Task details:
Extract every line below that contains the word "OpenSCAD".

Dataset content:
-*-*-
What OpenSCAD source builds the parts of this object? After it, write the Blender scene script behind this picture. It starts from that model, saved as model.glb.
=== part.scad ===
-*-*-
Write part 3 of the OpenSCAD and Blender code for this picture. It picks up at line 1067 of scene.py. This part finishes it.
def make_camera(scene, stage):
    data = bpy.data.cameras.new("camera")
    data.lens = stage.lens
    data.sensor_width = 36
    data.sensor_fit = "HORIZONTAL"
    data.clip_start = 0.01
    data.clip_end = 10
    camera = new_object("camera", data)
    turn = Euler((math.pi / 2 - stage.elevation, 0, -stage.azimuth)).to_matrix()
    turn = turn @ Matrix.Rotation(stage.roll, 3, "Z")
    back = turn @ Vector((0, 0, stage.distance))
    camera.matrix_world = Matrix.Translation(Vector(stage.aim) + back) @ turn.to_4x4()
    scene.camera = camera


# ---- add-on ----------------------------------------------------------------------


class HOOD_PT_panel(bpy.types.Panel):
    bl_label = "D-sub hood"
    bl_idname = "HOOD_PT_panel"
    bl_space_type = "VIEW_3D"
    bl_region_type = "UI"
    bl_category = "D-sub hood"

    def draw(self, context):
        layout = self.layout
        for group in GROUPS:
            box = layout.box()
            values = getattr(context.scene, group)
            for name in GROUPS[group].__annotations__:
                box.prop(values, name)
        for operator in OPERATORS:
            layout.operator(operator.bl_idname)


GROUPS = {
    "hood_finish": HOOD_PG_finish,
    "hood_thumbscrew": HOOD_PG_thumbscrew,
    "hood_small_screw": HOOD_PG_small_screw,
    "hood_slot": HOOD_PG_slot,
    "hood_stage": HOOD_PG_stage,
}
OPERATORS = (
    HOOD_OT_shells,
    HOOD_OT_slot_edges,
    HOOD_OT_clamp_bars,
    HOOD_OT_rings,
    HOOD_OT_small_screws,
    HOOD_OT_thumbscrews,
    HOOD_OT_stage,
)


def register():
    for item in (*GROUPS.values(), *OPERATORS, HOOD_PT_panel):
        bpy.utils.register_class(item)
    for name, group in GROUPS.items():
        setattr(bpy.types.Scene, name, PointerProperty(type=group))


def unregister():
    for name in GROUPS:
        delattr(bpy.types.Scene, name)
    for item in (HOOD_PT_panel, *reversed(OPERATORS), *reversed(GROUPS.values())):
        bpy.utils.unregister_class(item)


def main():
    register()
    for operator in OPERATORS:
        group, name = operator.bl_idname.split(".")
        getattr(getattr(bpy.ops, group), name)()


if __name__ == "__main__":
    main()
-*-*-
Output for this exercise:
What OpenSCAD source builds the parts of this object? After it, write the Blender scene script behind this picture. It starts from that model, saved as model.glb.
Write part 3 of the OpenSCAD and Blender code for this picture. It picks up at line 1067 of scene.py. This part finishes it.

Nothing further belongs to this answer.